▽
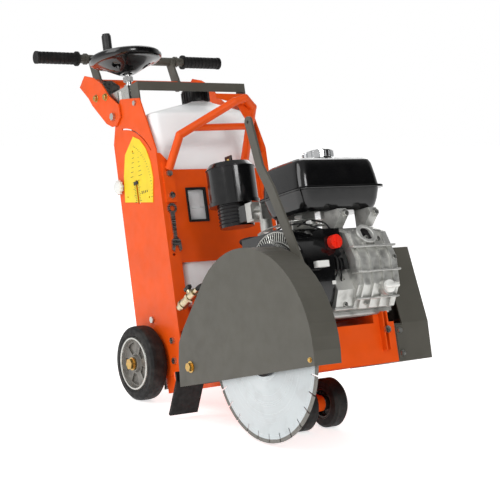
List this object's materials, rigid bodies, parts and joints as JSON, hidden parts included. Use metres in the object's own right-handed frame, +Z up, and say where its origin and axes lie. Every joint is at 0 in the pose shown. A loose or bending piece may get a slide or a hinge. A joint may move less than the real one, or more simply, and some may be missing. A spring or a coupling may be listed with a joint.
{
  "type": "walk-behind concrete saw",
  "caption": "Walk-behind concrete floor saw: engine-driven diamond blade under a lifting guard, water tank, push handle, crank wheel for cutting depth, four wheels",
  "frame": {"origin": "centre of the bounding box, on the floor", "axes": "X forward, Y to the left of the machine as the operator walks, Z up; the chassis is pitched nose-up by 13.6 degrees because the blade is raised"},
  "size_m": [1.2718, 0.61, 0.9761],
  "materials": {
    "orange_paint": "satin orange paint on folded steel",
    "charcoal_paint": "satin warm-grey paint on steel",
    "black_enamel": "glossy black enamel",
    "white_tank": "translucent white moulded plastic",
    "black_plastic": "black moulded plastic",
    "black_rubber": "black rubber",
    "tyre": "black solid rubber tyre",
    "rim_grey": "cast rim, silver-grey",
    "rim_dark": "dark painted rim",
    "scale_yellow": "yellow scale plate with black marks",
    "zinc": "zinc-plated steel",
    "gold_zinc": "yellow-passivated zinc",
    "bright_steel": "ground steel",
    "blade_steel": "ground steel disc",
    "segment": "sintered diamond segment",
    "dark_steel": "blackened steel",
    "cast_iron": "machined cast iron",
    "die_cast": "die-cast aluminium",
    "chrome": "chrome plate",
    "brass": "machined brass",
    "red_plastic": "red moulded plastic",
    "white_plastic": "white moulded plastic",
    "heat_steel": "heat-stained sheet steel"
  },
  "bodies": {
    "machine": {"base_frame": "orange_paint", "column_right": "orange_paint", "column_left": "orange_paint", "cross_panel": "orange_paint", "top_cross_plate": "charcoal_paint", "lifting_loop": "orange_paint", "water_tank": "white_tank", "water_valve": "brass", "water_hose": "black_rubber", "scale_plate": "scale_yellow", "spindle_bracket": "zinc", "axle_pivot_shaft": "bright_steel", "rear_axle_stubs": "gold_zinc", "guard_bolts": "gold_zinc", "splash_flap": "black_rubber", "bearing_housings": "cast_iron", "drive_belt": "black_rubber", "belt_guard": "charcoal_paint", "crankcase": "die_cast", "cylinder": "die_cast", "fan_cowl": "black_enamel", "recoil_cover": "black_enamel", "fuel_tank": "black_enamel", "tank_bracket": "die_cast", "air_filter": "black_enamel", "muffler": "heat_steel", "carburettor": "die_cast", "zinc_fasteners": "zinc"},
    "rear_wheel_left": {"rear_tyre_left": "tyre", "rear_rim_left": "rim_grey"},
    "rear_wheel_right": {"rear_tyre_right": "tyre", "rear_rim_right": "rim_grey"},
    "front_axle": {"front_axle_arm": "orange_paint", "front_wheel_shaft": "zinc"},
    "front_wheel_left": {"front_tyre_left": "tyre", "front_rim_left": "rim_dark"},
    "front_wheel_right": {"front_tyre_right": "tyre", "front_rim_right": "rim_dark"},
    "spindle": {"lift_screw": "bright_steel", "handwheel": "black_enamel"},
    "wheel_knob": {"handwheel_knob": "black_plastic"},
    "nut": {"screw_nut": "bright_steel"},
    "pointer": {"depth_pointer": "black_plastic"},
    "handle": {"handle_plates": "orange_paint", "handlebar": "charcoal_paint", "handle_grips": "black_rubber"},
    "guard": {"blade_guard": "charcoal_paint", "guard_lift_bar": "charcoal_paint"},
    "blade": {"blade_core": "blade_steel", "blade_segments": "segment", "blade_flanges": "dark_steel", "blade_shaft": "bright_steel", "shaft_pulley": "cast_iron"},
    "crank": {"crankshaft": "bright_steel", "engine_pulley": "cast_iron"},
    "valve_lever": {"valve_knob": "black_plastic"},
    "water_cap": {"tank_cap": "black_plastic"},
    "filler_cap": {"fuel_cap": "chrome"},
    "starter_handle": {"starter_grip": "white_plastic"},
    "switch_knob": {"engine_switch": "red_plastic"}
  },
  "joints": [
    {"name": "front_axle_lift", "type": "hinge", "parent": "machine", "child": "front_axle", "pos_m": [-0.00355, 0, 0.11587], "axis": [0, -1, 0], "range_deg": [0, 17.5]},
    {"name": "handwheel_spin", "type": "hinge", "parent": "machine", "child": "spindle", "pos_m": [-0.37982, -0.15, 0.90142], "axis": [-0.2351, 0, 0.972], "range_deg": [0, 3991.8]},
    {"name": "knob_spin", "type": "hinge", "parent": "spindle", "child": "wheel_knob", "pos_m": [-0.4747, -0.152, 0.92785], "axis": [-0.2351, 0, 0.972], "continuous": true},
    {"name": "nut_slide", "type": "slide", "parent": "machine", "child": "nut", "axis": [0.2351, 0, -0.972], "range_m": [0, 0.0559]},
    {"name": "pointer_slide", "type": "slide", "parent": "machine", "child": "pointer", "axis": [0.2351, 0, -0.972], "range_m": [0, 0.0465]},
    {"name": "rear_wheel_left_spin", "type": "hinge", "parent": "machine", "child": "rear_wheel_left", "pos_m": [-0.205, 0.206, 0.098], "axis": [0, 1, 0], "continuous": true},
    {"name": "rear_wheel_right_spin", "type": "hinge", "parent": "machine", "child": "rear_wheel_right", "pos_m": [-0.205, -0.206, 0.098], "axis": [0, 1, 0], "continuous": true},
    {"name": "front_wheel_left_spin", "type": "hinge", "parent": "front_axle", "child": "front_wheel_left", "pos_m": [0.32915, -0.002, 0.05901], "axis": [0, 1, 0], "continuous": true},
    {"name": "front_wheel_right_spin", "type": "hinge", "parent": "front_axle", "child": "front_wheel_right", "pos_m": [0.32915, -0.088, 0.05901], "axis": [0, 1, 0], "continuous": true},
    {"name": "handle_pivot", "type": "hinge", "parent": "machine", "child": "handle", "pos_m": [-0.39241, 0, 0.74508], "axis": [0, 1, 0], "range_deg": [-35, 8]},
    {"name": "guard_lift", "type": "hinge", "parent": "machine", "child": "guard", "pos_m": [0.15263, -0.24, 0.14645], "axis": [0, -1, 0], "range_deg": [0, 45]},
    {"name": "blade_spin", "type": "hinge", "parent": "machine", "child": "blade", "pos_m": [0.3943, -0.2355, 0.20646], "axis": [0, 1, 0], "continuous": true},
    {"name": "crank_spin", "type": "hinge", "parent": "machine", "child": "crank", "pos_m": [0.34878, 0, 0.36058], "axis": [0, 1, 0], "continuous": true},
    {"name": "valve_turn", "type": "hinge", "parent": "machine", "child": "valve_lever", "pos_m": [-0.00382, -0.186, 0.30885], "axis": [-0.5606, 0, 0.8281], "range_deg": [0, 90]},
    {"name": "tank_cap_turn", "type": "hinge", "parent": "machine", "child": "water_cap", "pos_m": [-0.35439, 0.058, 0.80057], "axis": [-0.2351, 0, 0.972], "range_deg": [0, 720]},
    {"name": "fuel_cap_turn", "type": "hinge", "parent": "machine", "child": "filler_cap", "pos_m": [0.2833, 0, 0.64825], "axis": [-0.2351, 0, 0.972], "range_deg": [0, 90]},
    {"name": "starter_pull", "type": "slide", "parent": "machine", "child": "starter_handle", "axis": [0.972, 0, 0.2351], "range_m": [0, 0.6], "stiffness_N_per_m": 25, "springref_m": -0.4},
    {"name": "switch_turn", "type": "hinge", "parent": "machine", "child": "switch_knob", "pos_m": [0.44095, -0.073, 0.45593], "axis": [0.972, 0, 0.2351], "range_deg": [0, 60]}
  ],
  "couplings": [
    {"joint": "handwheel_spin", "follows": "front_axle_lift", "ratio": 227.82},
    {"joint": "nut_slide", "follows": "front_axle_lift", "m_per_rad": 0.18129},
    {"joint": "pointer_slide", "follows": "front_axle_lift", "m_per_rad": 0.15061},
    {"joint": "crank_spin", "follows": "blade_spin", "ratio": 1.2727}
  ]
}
△
_WHAT TO DO_
Above is a listing; report how many of its lines include the word "origin", giving the number only.

_COMPLETE ANSWER_
2